In your report, include:

for the bigram and trigram interpolated models of all 3 languages (total of 6 models), the average perplexity score across all lines in the test document, as well as which language each model estimates the test document is written in (has the lowest perplexity).
for unsmoothed and interpolated English bigram and trigram models (total of 4 models), generated text outputs for the following inputs: 4 prior contexts (single letters) for bigrams and 4 prior contexts (sequences of 2 letters) for trigrams. You can choose which prior contexts to start the generation.
critical analysis of your language identification results: e.g., why do your perplexity scores tell you what language the test data is written in? what does a comparison of your unigram, bigram, and trigram scores tell you about which performs best? etc.
critical analysis of your generation results: e.g., are there any difference between the sentences generated by bigrams and trigrams, or by the unsmoothed versus smoothed models?

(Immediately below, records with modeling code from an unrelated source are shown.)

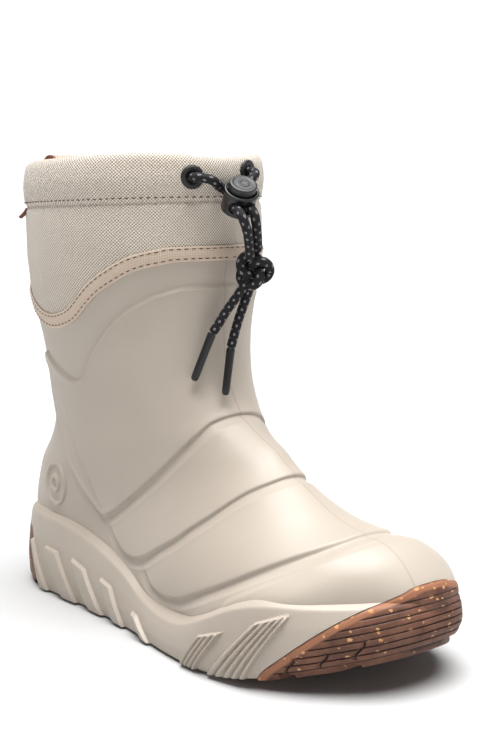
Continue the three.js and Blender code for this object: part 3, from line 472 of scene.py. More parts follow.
def refine(surface, points, faces, size):
    """Splits edges of a parametric mesh until none is longer than size at its middle."""
    for _ in range(REFINE_ROUNDS):
        placed = surface(points)
        count = len(points)
        ends = np.concatenate([faces[:, [0, 1]], faces[:, [1, 2]], faces[:, [2, 0]]])
        ends.sort(axis=1)
        keys, inverse = np.unique(ends[:, 0].astype(np.int64) * count + ends[:, 1], return_inverse=True)
        first, second = keys // count, keys % count
        a, b = placed[first], placed[second]
        long = np.linalg.norm(a - b, axis=1) > size((a + b) / 2)
        if not long.any():
            break
        middle = np.full(len(keys), -1)
        middle[long] = count + np.arange(long.sum())
        points = np.concatenate([points, (points[first[long]] + points[second[long]]) / 2])
        mids = middle[inverse].reshape(3, -1).T
        marked = (mids >= 0).sum(axis=1)
        done = [faces[marked == 0]]
        for number in (1, 2, 3):
            chosen = marked == number
            f, m = faces[chosen], mids[chosen]
            if number < 3:
                # turns each face so that its only marked edge, or its only unmarked one, comes first or last
                turn = np.argmax(m >= 0, axis=1) if number == 1 else (np.argmin(m >= 0, axis=1) + 1) % 3
                order = (np.arange(3) + turn[:, None]) % 3
                f = np.take_along_axis(f, order, 1)
                m = np.take_along_axis(m, order, 1)
            p, q, r = f.T
            pq, qr, rp = m.T
            if number == 1:
                parts = [(p, pq, r), (pq, q, r)]
            elif number == 2:
                parts = [(pq, q, qr), (p, pq, qr), (p, qr, r)]
            else:
                parts = [(p, pq, rp), (pq, q, qr), (rp, qr, r), (pq, qr, rp)]
            done += [np.stack(part, axis=1) for part in parts]
        faces = np.concatenate(done)
    return points, faces


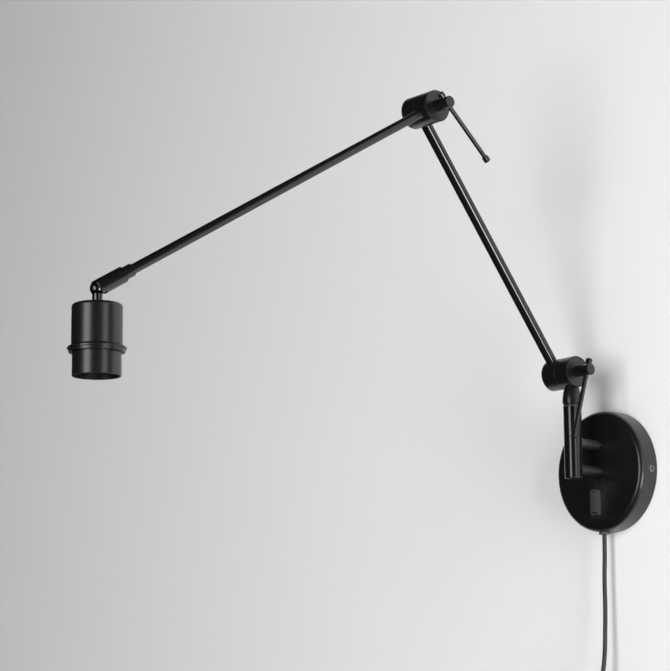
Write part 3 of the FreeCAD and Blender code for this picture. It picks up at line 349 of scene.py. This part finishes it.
for name, part in frame["nodes"].items():
    part.data.materials.clear()
    part.data.materials.append(finish_of(name))
cord_curve.materials.append(cord_cover)
print(len(SLOT_MATERIAL), "slots on", len(NODE_SLOT), "parts")

# %% [markdown]
# Machined and coated metal never has a perfectly sharp edge: the tool breaks it and the coat rounds it,
# and that fine round is what catches the light. A Bevel modifier would do it too, but the frame's mesh is
# loose triangles, so each part that shows is a finished copy made with bmesh: the copy is merged, its
# flat faces are joined up, its sharp edges are bevelled by a real width in millimetres, and everything
# else is shaded smooth.

# %% Finished copies of the parts that show
MERGE_DISTANCE = 2e-6
FLAT_ANGLE, SHARP_ANGLE, SMOOTH_ANGLE = math.radians(0.5), math.radians(28), math.radians(50)
ROUND_SEGMENTS = 2


def finished(name, width):
    """A copy of a frame part with broken edges, riding on the same body and standing for it."""
    mesh = frame["nodes"][name].data.copy()
    mesh.name = name + "_finished"
    shape = bmesh.new()
    shape.from_mesh(mesh)
    bmesh.ops.remove_doubles(shape, verts=shape.verts, dist=MERGE_DISTANCE)
    bmesh.ops.dissolve_limit(shape, angle_limit=FLAT_ANGLE, verts=shape.verts, edges=shape.edges)
    sharp = [e for e in shape.edges if len(e.link_faces) == 2 and e.calc_face_angle(0) > SHARP_ANGLE]
    bmesh.ops.bevel(shape, geom=sharp, offset=width * MM, offset_type="OFFSET", affect="EDGES",
                    segments=ROUND_SEGMENTS, profile=0.5, material=-1, clamp_overlap=True)
    for face in shape.faces:
        face.smooth = True
    for e in shape.edges:
        e.smooth = len(e.link_faces) == 2 and e.calc_face_angle(0) < SMOOTH_ANGLE
    shape.to_mesh(mesh)
    shape.free()
    mesh.materials.clear()
    mesh.materials.append(finish_of(name))
    piece = bpy.data.objects.new(name + "_finished", mesh)
    bpy.context.scene.collection.objects.link(piece)
    weigh = piece.modifiers.new("even shading", "WEIGHTED_NORMAL")
    weigh.keep_sharp = True
    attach(piece, NODE_BODY[name])
    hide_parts(name)
    return piece


EDGE_WIDTHS = {
    "canopy_cover": 0.25, "canopy_grub_screws": 0.4, "upper_standoff": 0.15, "lower_standoff": 0.15,
    "post_tube": 0.15, "post_end_cap": 0.15, "swivel_bush": 0.15, "swivel_washer": 0.15,
    "swivel_adapter": 0.2, "lower_knuckle_base_half": 0.2, "lower_knuckle_arm_half": 0.2,
    "elbow_lower_half": 0.2, "elbow_upper_half": 0.2, "lower_clamp_bolt": 0.2, "elbow_clamp_bolt": 0.2,
    "lower_tommy_bar": 0.1, "elbow_tommy_bar": 0.1, "lower_bar_caps": 0.15, "elbow_bar_caps": 0.15,
    "lower_arm_tube": 0.1,
    "upper_arm_tube": 0.1, "arm_reducer": 0.15, "ball_socket_sleeve": 0.25, "ball_stud": 0.15,
    "lampholder_cup": 0.2, "holder_collar": 0.2, "shade_ring": 0.2, "switch_housing": 0.2,
    "switch_rocker": 0.3, "cord_gland": 0.2, "plug_body": 0.8, "plug_pins": 0.3, "cord_tie": 0.3,
    "wall_plate": 0.2, "holder_core": 0.3, "lower_clamp_nut": 0.3, "elbow_clamp_nut": 0.3,
}
made = {name: finished(name, width) for name, width in EDGE_WIDTHS.items()}
print(len(made), "finished parts")

# %% [markdown]
# A lamp on a wall needs the wall: it carries the soft shadows. The floor is far below the picture. Both
# are pale and plain. Seen from behind or from below they would hide the lamp, so their backs are clear.
# What black metal mirrors is more than the picture shows: the wall is pale round the lamp, but its far
# ends and its top lie in the dark of the room, and so does the floor, so a mirrored ray meets a painted
# shade there, a dark matt colour in place of the missing light. The camera sees the wall's far ends and
# the floor as plain and pale, so that every view has a quiet backdrop. All of this is one paint with two
# masks, made once for the wall and once for the floor.

# %% Wall and floor
WALL_COLOUR, FLOOR_COLOUR = (0.82, 0.81, 0.815), (0.62, 0.62, 0.62)
# The first colour is painted shade: the dark that mirrored rays meet where the room gets no light.
PAINTED_SHADE_COLOUR, PLAIN_COLOUR = (0.04, 0.04, 0.04), (0.8, 0.8, 0.805)
PAINT_ROUGHNESS = 0.9
# Where mirrored rays meet the painted shade on the wall; the floor takes it all over.
WALL_PAINTED_SHADE = [("X", -0.7, -1.1), ("X", 0.5, 0.8), ("Z", 0.7, 1.1)]
WALL_PLAIN = [("X", -1.3, -2.2), ("X", 0.35, 1.2)]
FLOOR_PAINTED_SHADE, FLOOR_PLAIN = 1, 0.8
WALL_GAP, REACH, FLOOR_Z = 0.0005, 6.0, -1.4


def past_any(tree, axes, limits):
    """A mask of one past any of the limits, each an axis, a start and an end. A number stays as it is."""
    if isinstance(limits, (int, float)):
        return limits
    mask = 0
    for axis, start, end in limits:
        mask = math_node(tree, "MAXIMUM", mask, fade(tree, axes.outputs[axis], start, end))
    return mask


def stage_paint(name, colour, shade_mask, plain):
    """Matt paint with a painted shade, a dark matt colour, for mirrored rays past one mask, plain to the
    camera past the other, and clear from behind.
    """
    material = bpy.data.materials.new(name)
    material.use_nodes = True
    tree = material.node_tree
    paint = tree.nodes["Principled BSDF"]
    paint.inputs["Base Color"].default_value = (*colour, 1)
    paint.inputs["Roughness"].default_value = PAINT_ROUGHNESS
    rays = node(tree, "ShaderNodeLightPath")
    place = node(tree, "ShaderNodeNewGeometry")
    axes = node(tree, "ShaderNodeSeparateXYZ")
    link(tree, place.outputs["Position"], axes.inputs["Vector"])
    # Painted shade: past these limits a mirrored ray meets a dark matt colour instead of the lit paint.
    shade_mask = math_node(tree, "MULTIPLY", rays.outputs["Is Glossy Ray"], past_any(tree, axes, shade_mask))
    shade = node(tree, "ShaderNodeBsdfDiffuse", {"Color": (*PAINTED_SHADE_COLOUR, 1)})
    dimmed = mix_shader(tree, shade_mask, paint, shade)
    plain = math_node(tree, "MULTIPLY", rays.outputs["Is Camera Ray"], past_any(tree, axes, plain))
    even = node(tree, "ShaderNodeEmission", {"Color": (*PLAIN_COLOUR, 1)})
    evened = mix_shader(tree, plain, dimmed, even)
    clear = node(tree, "ShaderNodeBsdfTransparent")
    surface = mix_shader(tree, place.outputs["Backfacing"], evened, clear)
    link(tree, surface.outputs[0], tree.nodes["Material Output"].inputs["Surface"])
    return material


def stage_plane(name, corners, material):
    """A flat sheet of the stage that faces the side from which its corners run anticlockwise."""
    shape = bmesh.new()
    shape.faces.new([shape.verts.new(c) for c in corners])
    mesh = bpy.data.meshes.new(name)
    shape.to_mesh(mesh)
    shape.free()
    mesh.materials.append(material)
    plane = bpy.data.objects.new(name, mesh)
    bpy.context.scene.collection.objects.link(plane)
    return plane


wall_paint = stage_paint("wall_paint", WALL_COLOUR, WALL_PAINTED_SHADE, WALL_PLAIN)
floor_paint = stage_paint("floor_paint", FLOOR_COLOUR, FLOOR_PAINTED_SHADE, FLOOR_PLAIN)
stage_plane("wall", [(-REACH, WALL_GAP, FLOOR_Z), (REACH, WALL_GAP, FLOOR_Z), (REACH, WALL_GAP, REACH),
                     (-REACH, WALL_GAP, REACH)], wall_paint)
stage_plane("floor", [(-REACH, -REACH, FLOOR_Z), (REACH, -REACH, FLOOR_Z), (REACH, REACH, FLOOR_Z),
                      (-REACH, REACH, FLOOR_Z)], floor_paint)
print("wall and floor", 2 * REACH, "m wide")

# %% [markdown]
# Black metal is drawn by what it mirrors. Two windows light this room, one straight in front of the wall
# and one along it from the right, whose sill is sunlit. The rest of the room is dark. So the world is
# pale for the camera and dark for everything else, and each window is a soft area light that shows as a
# bright line on every round part. Most of a window's light comes through its curtain, which lights things
# but shines in no highlight, so each window is two lights: one that gloss mirrors, and one that it doesn't.

# %% Light
LAMP_MIDDLE = Vector((0, -0.25, 0.1))
SKY, CURTAIN, CREAM = (0.95, 0.985, 1.0), (1.0, 0.975, 0.98), (1.0, 0.99, 0.985)


def area_light(name, place, power, width, height, colour, mirrored):
    """A soft window aimed at the lamp, unseen by the camera, that gloss mirrors or not."""
    lamp = bpy.data.lights.new(name, "AREA")
    lamp.shape = "RECTANGLE"
    lamp.size, lamp.size_y = width, height
    lamp.energy = power
    lamp.color = colour
    held = bpy.data.objects.new(name, lamp)
    bpy.context.scene.collection.objects.link(held)
    held.location = place
    held.rotation_euler = (LAMP_MIDDLE - Vector(place)).to_track_quat("-Z", "Y").to_euler()
    held.visible_camera = False
    held.visible_glossy = mirrored


# name, place, watts, width, height, colour, mirrored by gloss
WINDOWS = [("front_window", (0.42, -2.8, 0.05), 24, 1.2, 1.7, SKY, True),
           ("front_curtain", (0.6, -2.8, 0.05), 34, 1.1, 2.0, CURTAIN, False),
           ("right_window", (1.7, -0.45, 0.1), 6.5, 0.65, 2.0, CREAM, True),
           ("right_curtain", (2.4, -0.5, 0.1), 57, 0.9, 2.7, CREAM, False),
           ("sunlit_sill", (2.5, -0.65, -0.8), 20, 0.8, 0.8, CREAM, True)]
for window in WINDOWS:
    area_light(*window)

ROOM_FOR_CAMERA, ROOM_DIM, ROOM_DIM_STRENGTH = (0.86, 0.86, 0.87, 1), (0.95, 0.97, 1.0, 1), 0.03
world = bpy.data.worlds.new("room")
bpy.context.scene.world = world
world.use_nodes = True
tree = world.node_tree
seen = tree.nodes["Background"]
seen.inputs["Color"].default_value = ROOM_FOR_CAMERA
dim = node(tree, "ShaderNodeBackground", {"Color": ROOM_DIM, "Strength": ROOM_DIM_STRENGTH})
rays = node(tree, "ShaderNodeLightPath")
room = mix_shader(tree, rays.outputs["Is Camera Ray"], dim, seen)
link(tree, room.outputs[0], tree.nodes["World Output"].inputs["Surface"])

bpy.context.scene.view_settings.view_transform = "Standard"
print(len(WINDOWS), "lights")
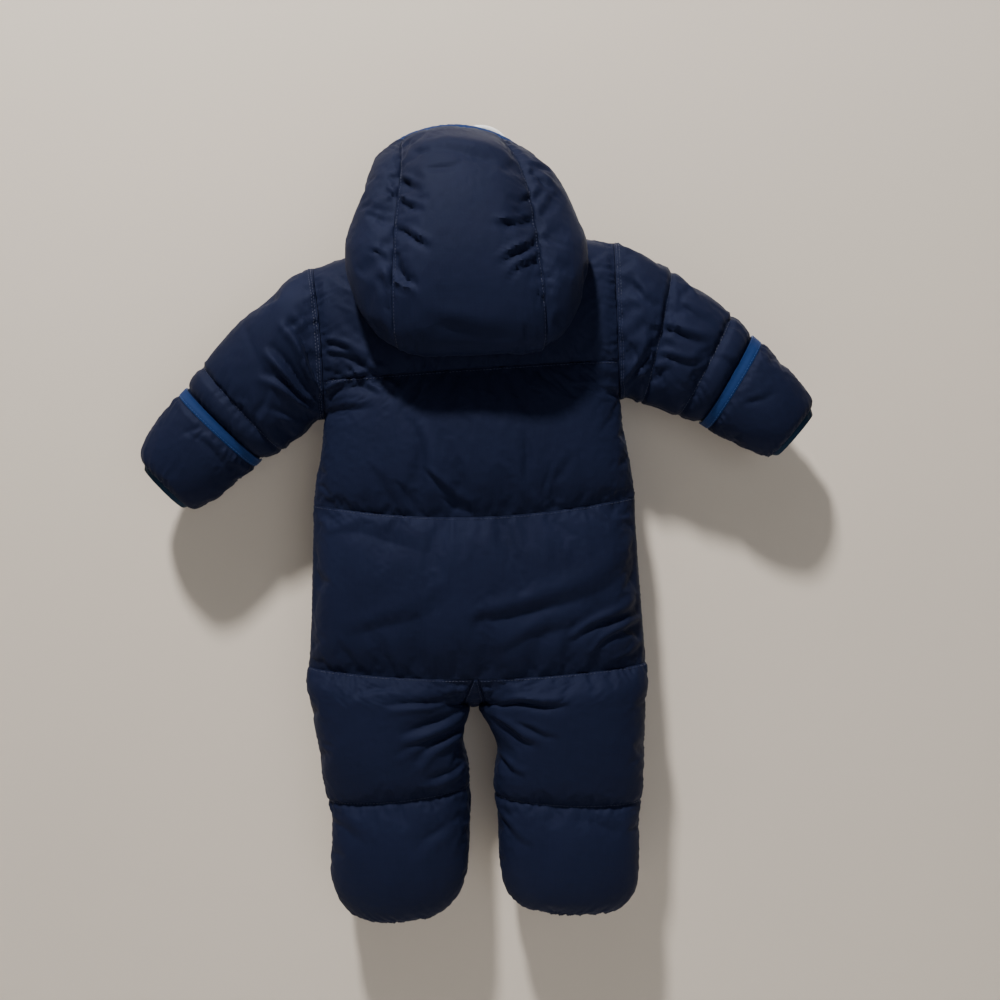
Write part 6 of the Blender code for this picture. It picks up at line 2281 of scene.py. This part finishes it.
    def bridge(self, face: float, rise: float) -> bpy.types.Object:
        """The arch on the slider's face that the pull tab hangs from.

        Args:
            face: The slider's front face, from its middle.
            rise: The hinge's height over that face.

        Returns:
            The object.
        """
        select_none()
        bpy.ops.mesh.primitive_cube_add(size=1.0)
        bridge = bpy.context.object
        bridge.scale = tuple(size * MM for size in self.bridge_size)
        inner = face + rise + self.pull_size[1] / 2 + self.bridge_gap
        bridge.location = (0.0, inner * MM, 0.0)
        bpy.ops.object.transform_apply(location=True, rotation=False, scale=True)
        bpy.ops.object.mode_set(mode="EDIT")
        bpy.ops.mesh.select_all(action="SELECT")
        bpy.ops.mesh.subdivide(number_cuts=3)
        foot = (rise + self.pull_size[1] / 2 + self.bridge_foot) * MM
        select_where(bridge, "FACE",
                     lambda place, way: way.y < -0.5 and abs(place.z) > self.bridge_span and place.y < inner)
        bpy.ops.mesh.extrude_region_move(TRANSFORM_OT_translate={"value": (0.0, -foot, 0.0)})
        bpy.ops.mesh.select_all(action="SELECT")
        bpy.ops.mesh.bevel(offset=self.bridge_bevel * MM, segments=1, affect="EDGES", clamp_overlap=True)
        bpy.ops.object.mode_set(mode="OBJECT")
        return bridge

    def pull(self) -> bpy.types.Object:
        """The pull tab about its hinge: a rounded block with an eye cut through its upper end, and an edge
        across its faces where the grip starts.
        """
        wide, deep, tall = self.pull_size
        select_none()
        bpy.ops.mesh.primitive_cube_add(size=1.0)
        pull = bpy.context.object
        pull.scale = (wide * MM, deep * MM, tall * MM)
        pull.location = (0.0, 0.0, -(tall - deep) / 2 * MM)
        bpy.ops.object.transform_apply(location=True, rotation=False, scale=True)
        bpy.ops.mesh.primitive_cube_add(size=1.0, location=(0.0, 0.0, -self.eye_drop * MM))
        hole = bpy.context.object
        hole.scale = tuple(size * MM for size in self.eye_size)
        bpy.ops.object.transform_apply(location=True, rotation=False, scale=True)
        cut = pull.modifiers.new("eye", "BOOLEAN")
        cut.operation, cut.solver, cut.object = "DIFFERENCE", "EXACT", hole
        select_none()
        bpy.context.view_layer.objects.active = pull
        pull.select_set(True)
        bpy.ops.object.modifier_apply(modifier="eye")
        bpy.data.objects.remove(hole, do_unlink=True)
        bpy.ops.object.mode_set(mode="EDIT")
        select_where(pull, "FACE", lambda place, way: abs(way.y) > 0.5)
        bpy.ops.mesh.bisect(plane_co=(0, 0, -self.grip_drop * MM), plane_no=(0, 0, 1))
        bpy.ops.object.mode_set(mode="OBJECT")
        rounded = pull.modifiers.new("edges", "BEVEL")
        rounded.width, rounded.segments, rounded.limit_method = self.pull_bevel * MM, 3, "ANGLE"
        bpy.ops.object.modifier_apply(modifier="edges")
        return pull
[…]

How does a value of \(k=1\) compare with other values? Give examples to back up your conclusions.

Submission

Please submit the following items on Canvas:

Your report with results and answers to questions in Part 1 and Part 2, named report_{your pitt email id}_hw3.pdf. No need to include @pitt.edu, just use the email ID before that part. For example: report_mmy29_hw3.pdf.
The code of your program
Model files (ngram probabilities) ideally in a human-readable format (CSV, JSON, etc)
A README.txt file explaining
- how to run your code
- the computing environment you used; what programming language and version you used; what packages did you use in case we replicate your experiments (a requirements.txt file for setting up the environment may be useful if there are many packages).
- any additional resources, references, or web pages you’ve consulted
- any person with whom you’ve discussed the assignment and describe the nature of your discussions
- any generative AI tool used, and how it was used
- any unresolved issues or problems

Grading

This homework assignment is worth 56 points. The grading rubric will be posted on Canvas.

Acknowledgments

This assignment is based on a homework assignment by Prof. Diane Litman.